Talks go on to reach policing deal

The quest to achieve a so-far elusive breakthrough in political talks to transfer law and order powers to the North will continue at Stormont today.
Democratic Unionist and Sinn Fein negotiators will meet for the eighth day out of the last nine in an attempt to hammer out a deal.
Though hopes of an agreement to end the two-year wrangle over the contentious issue have been mounting over the last week, a senior DUP figure insisted yesterday his party would not be rushed.
East Derry MP Gregory Campbell, who is considered to be on the hard-line wing of his party, said a timescale was less important than securing community confidence in the move.
“It doesn’t matter what the time is, it doesn’t matter if it’s tomorrow or in a decade – the important thing is to get the conditions,” he said.
Over the weekend both parties expressed optimism that an agreement could be struck that would see law and order responsibilities transferred from Westminster to the region’s powersharing government.

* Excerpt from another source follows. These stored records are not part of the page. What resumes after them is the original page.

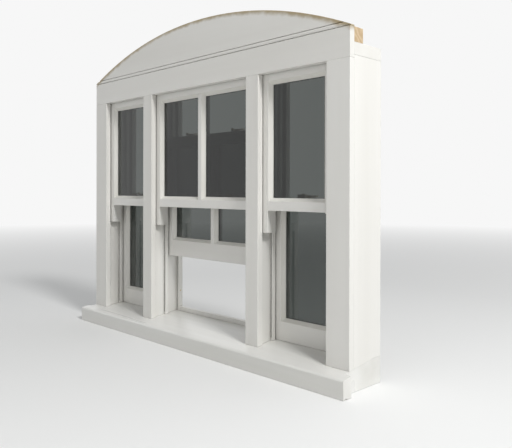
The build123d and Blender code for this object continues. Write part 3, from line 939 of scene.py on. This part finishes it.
# %% The floor
FLOOR_HALF = 30.0
FLOOR_DROP = 0.0005
FADE_START = 2.0
FADE_END = 9.0
SURROUND = (0.93, 0.93, 0.93, 1)


def seen_directly(tree):
    """1 for the rays that show the background: from the camera, through glass and off a gloss."""
    rays = add_node(tree, "ShaderNodeLightPath").outputs
    seen = calculate(tree, "MAXIMUM", rays["Is Camera Ray"], rays["Is Transmission Ray"])
    return calculate(tree, "MAXIMUM", seen, rays["Is Glossy Ray"])


floor_mesh = bpy.data.meshes.new("floor")
corners = [(x * FLOOR_HALF, y * FLOOR_HALF, 0) for x, y in ((-1, -1), (1, -1), (1, 1), (-1, 1))]
floor_mesh.from_pydata(corners, [], [(0, 1, 2, 3)])
floor = bpy.data.objects.new("floor", floor_mesh)
collection.objects.link(floor)
floor.location.z = -FLOOR_DROP
floor_finish, tree, shader = material("floor_finish")
shader.inputs["Base Color"].default_value = (0.82, 0.82, 0.81, 1)
shader.inputs["Roughness"].default_value = 0.9
place = add_node(tree, "ShaderNodeTexCoord").outputs["Object"]
away = add_node(tree, "ShaderNodeVectorMath", {0: place}, operation="LENGTH").outputs["Value"]
fade = spread(tree, away, 0.0, 1.0, start=FADE_START, stop=FADE_END)
faded = calculate(tree, "MULTIPLY", fade, seen_directly(tree))
white = add_node(tree, "ShaderNodeEmission", {"Color": SURROUND, "Strength": 1.0}).outputs[0]
blend = add_node(tree, "ShaderNodeMixShader", {0: faded, 1: shader.outputs[0], 2: white})
tree.links.new(blend.outputs[0], tree.nodes["Material Output"].inputs["Surface"])
floor_mesh.materials.append(floor_finish)
print("floor side", 2 * FLOOR_HALF)

# %% The surround
world = bpy.data.worlds.new("surround")
bpy.context.scene.world = world
world.use_nodes = True
tree = world.node_tree
ground = tree.nodes["Background"]
ground.inputs["Color"].default_value = SURROUND
ground.inputs["Strength"].default_value = 1.0
looking = add_node(tree, "ShaderNodeTexCoord").outputs["Generated"]
parts = add_node(tree, "ShaderNodeSeparateXYZ", {0: looking}).outputs
from_right = spread(tree, parts["X"], 0.33, 0.58, start=-0.6, stop=0.8)
from_above = spread(tree, parts["Z"], 0.55, 1.15, start=-0.3, stop=0.8)
from_behind = spread(tree, parts["Y"], 0.84, 1.28, start=-0.8, stop=0.8)
level = calculate(tree, "MULTIPLY", calculate(tree, "MULTIPLY", from_right, from_above), from_behind)
ambient = add_node(tree, "ShaderNodeBackground", {"Color": (0.97, 0.985, 1.0, 1), "Strength": level})
shown = {0: seen_directly(tree), 1: ambient.outputs[0], 2: ground.outputs[0]}
blend = add_node(tree, "ShaderNodeMixShader", shown)
tree.links.new(blend.outputs[0], tree.nodes["World Output"].inputs["Surface"])
print("surround:", len(tree.nodes), "nodes")


# %% The lamps
def soft_lamp(name, place, aim, size, power):
    lamp = bpy.data.lights.new(name, "AREA")
    lamp.shape = "DISK"
    lamp.size = size
    lamp.energy = power
    made = bpy.data.objects.new(name, lamp)
    made.location = place
    made.rotation_mode = "QUATERNION"
    made.rotation_quaternion = (Vector(aim) - Vector(place)).to_track_quat("-Z", "Y")
    collection.objects.link(made)
    return made


LIT_MIDDLE = (0.0, 0.05, 0.6)
lamps = [
    soft_lamp("key", (4.1, -0.85, 4.3), LIT_MIDDLE, size=1.2, power=202.0),
    soft_lamp("fill", (1.5, -5.0, 2.6), LIT_MIDDLE, size=3.0, power=20.0),
]
print("lamps:", [(lamp.name, lamp.data.energy) for lamp in lamps])

# %% The camera
EYE = (1.86298, -1.48862, 0.62193)
SENSOR = 36.0
PICTURE_WIDTH = 512.0
PICTURE_MIDDLE = 224.0
LEVEL_ROW = 191.74
FOCAL_PIXELS = 603.0

yaw, pitch, roll = 0.794766, -0.00304, 0.0021
forward = Vector((-math.sin(yaw) * math.cos(pitch), math.cos(yaw) * math.cos(pitch), math.sin(pitch)))
right = Vector((math.cos(yaw), math.sin(yaw), 0.0))
up = right.cross(forward)
rolled_right = right * math.cos(roll) + up * math.sin(roll)
rolled_up = up * math.cos(roll) - right * math.sin(roll)
camera_data = bpy.data.cameras.new("camera")
camera_data.sensor_width = SENSOR
camera_data.lens = FOCAL_PIXELS / PICTURE_WIDTH * SENSOR
camera_data.shift_y = -(PICTURE_MIDDLE - LEVEL_ROW) / PICTURE_WIDTH
camera_data.clip_start = 0.05
camera_data.clip_end = 200.0
camera = bpy.data.objects.new("camera", camera_data)
collection.objects.link(camera)
turn = Matrix((rolled_right, rolled_up, -forward)).transposed()
camera.matrix_world = Matrix.Translation(EYE) @ turn.to_4x4()
bpy.context.scene.camera = camera
bpy.context.scene.view_settings.view_transform = "Standard"
print("lens", round(camera_data.lens, 2), "shift", round(camera_data.shift_y, 4))
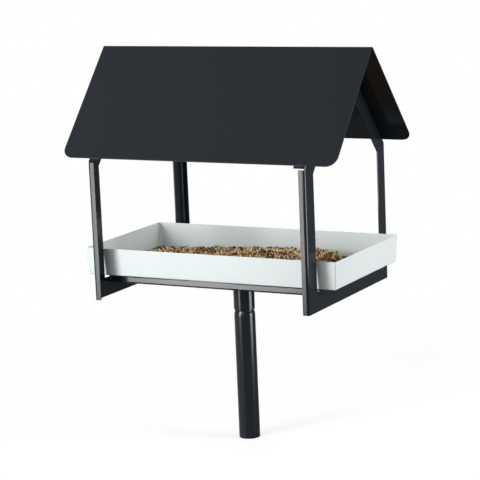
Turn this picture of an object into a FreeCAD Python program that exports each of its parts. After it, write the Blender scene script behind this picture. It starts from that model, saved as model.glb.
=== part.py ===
import FreeCAD, Part
import math
import os

# Bird table: a folded steel roof stands on two identical end frames. Two rails between the frames
# carry a seed tray that slides out endways, and the whole head turns on the top of a round pole.
# Millimetres. X runs along the ridge, -Y is the front and Z is up. The origin is the middle of the
# pole's open lower end.

V = FreeCAD.Vector
tiny = 1e-6

# Sheet and its bends
sheet = 1.5
frame_bend_inside = 2.0
rail_bend_inside = 1.0
ridge_bend_inside = 1.5

# Roof
roof_overhang = 41.5
roof_eave_setback = 2.0
roof_rise = 137.0
roof_corner_radius = 15.0
eave_above_tray = 163.0

# End frames
frame_span = 317.0
frame_depth = 248.0
bar_width = 25.0
post_flange = 9.0
rafter_flange = 16.0
flange_relief = 1.5
ridge_relief = 6.0
window_corner_radius = 1.5

# Seed tray
tray_overhang = 26.5
tray_height = 37.0
tray_flare = 2.6
tray_sheet = 1.2
tray_bend_inside = 1.0
tray_corner_radius = 1.2
tray_side_clearance = 0.8
tray_above_crossbar = 3.2

# Heap of seed
seed_height = 20.0
seed_left_height = 8.5
seed_rise_length = 200.0
seed_side_run = 36.0
seed_end_run = 15.0
seed_side_margin = 9.0
seed_left_margin = 9.0
seed_right_margin = 54.0
seed_lump_height = 2.0
seed_lump_length = 75.0
seed_facet_length = 31.0

# Rails and the bearer between them
rail_height = 11.0
rail_depth = 15.0
rail_setback = 36.0
bearer_width = 80.0
bearer_sheet = 2.0
bearer_end_clearance = 0.5
bearer_top_clearance = 1.0
bearer_bend_inside = 1.0

# Pole and the socket that turns on it
tray_above_pole_end = 235.0
pole_diameter = 28.6
pole_wall = 1.2
pole_turning_clearance = 0.05
pole_section_straight = 171.0
pole_shoulder_height = 6.0
socket_rim_gap = 2.0
socket_rim_radius = 0.9
plate_side = 74.0
plate_thickness = 4.0
plate_corner_radius = 8.0
plate_bolt_spacing = 52.0
weld_leg = 3.0

# Fasteners
small_thread = 4.0
small_nut_flats = 7.0
small_nut_height = 3.2
small_washer_diameter = 9.0
small_washer_height = 0.8
small_head_diameter = 7.6
small_head_height = 2.2
small_key_flats = 2.5
small_key_depth = 1.3
bolt_thread = 6.0
bolt_nut_flats = 10.0
bolt_nut_height = 5.0
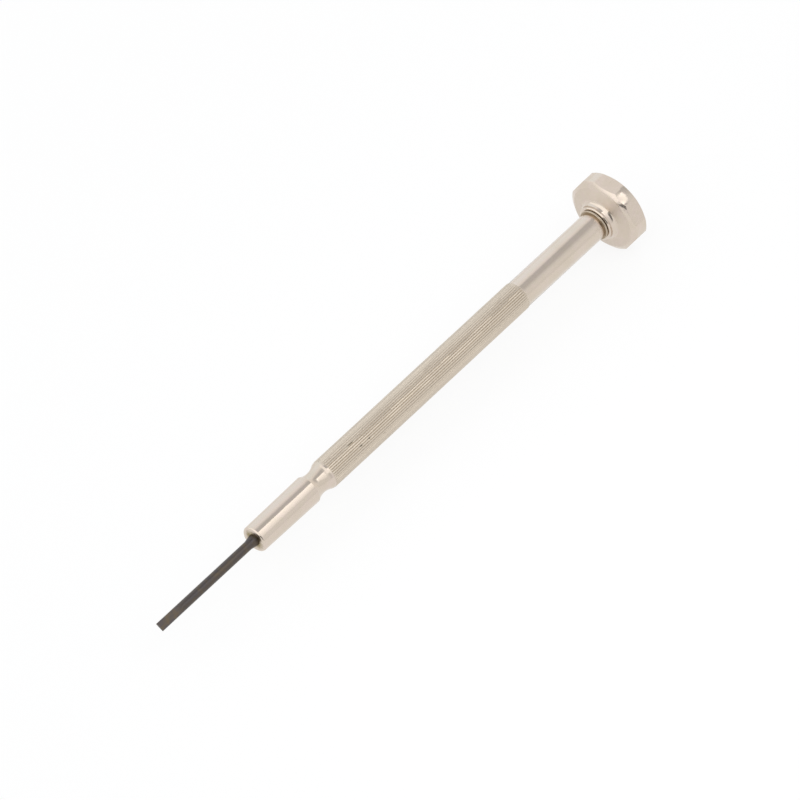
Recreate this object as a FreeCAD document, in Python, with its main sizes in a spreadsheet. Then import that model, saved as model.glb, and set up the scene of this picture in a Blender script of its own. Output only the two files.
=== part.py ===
import FreeCAD, Part
import math
import os

import Sketcher

# Watchmaker's screwdriver with a freely turning hexagonal head.
# Millimetres. +X runs along the tool from the blade's tip to the head, +Z is up, and one
# flat of the head faces down. The origin is the middle of the blade's square-cut end.

SIZES = {
    # blade: hardened steel rod, ground to a chisel tip, with a thicker shank
    "blade_reach": 17.2,  # tip to the handle's nose face
    "blade_diameter": 1.2,
    "blade_flare_length": 1.1,  # cone from rod to shank, ends at the nose face
    "blade_roll": 30.0,  # degrees that the ground flats are turned about the axis
    "shank_diameter": 1.6,
    "shank_depth": 10.0,  # pressed length inside the nose
    "tip_thickness": 0.34,
    "tip_root_thickness": 0.62,  # between the flats where the run-out starts
    "tip_flat_length": 3.8,
    "tip_runout_length": 0.38,
    # handle: one turned piece of plated brass
    "nose_diameter": 3.64,  # at the front face
    "nose_rear_diameter": 3.85,
    "nose_length": 9.9,
    "nose_edge": 0.3,
    "neck_length": 3.1,
    "neck_diameter": 3.12,
    "neck_curve_radius": 2.9,
    "grip_diameter": 4.0,  # over the crests of the knurl
    "grip_length": 37.3,
    "grip_edge": 0.2,
    "knurl_count": 42,
    "knurl_depth": 0.08,
    "knurl_angle": 90.0,  # degrees between the two sides of a groove
    "barrel_diameter": 3.83,
    "barrel_length": 14.95,
    "barrel_edge_length": 0.45,
    "barrel_edge_depth": 0.1,
    "drill_point_angle": 118.0,
    # swivel head: turned from round bar, then milled with flats
    "head_diameter": 10.5,
    "head_sides": 6,
    "head_across_flats": 9.9,
    "head_thickness": 2.5,  # underside at the bevel to the top rim
    "boss_diameter": 4.94,
    "boss_height": 1.57,  # boss lip to the underside at the bevel
    "boss_edge": 0.12,
    "boss_land": 0.05,  # straight wall between the edge and the concave blend
    "underside_rise": 0.65,  # how far the underside slopes back from the boss to the bevel
    "bevel_width": 0.48,  # radial, at both ends of the head
    "bevel_angle": 30.0,
    "dish_diameter": 8.6,
    "dish_depth": 0.6,
    # pivot pin: shouldered rivet that holds the head on the handle
    "pin_flange_diameter": 3.4,
    "pin_flange_thickness": 0.45,
    "pin_flange_edge": 0.1,
    "pin_journal_diameter": 2.0,
    "pin_tail_diameter": 1.6,
    "pin_tail_depth": 6.0,
    "pin_seat_wall": 2.8,  # metal of the head between boss lip and flange pocket
    # thrust washer: brass ring between the handle's end and the boss
    "washer_diameter": 4.3,
    "washer_thickness": 0.28,
    # clearances
    "running_clearance": 0.03,  # radial, round the pin's journal
    "end_clearance": 0.05,  # axial, at each end of the head's bore
    "pocket_clearance": 0.25,  # radial, round the pin's flange
    "overcut": 1.0,  # how far a cutting profile reaches past the metal
}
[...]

According to the DUP, there remain three issues to resolve – who will be the new justice minister, how he or she will work with Executive colleagues, and how controversial parades will be managed in the future.
Acting First Minister Arlene Foster, who has taken on troubled DUP leader Peter Robinson’s duties as he copes with the fall-out from the sex and money scandal involving his wife Iris, assured the other parties in the Assembly yesterday that they would be involved in the current round of talks.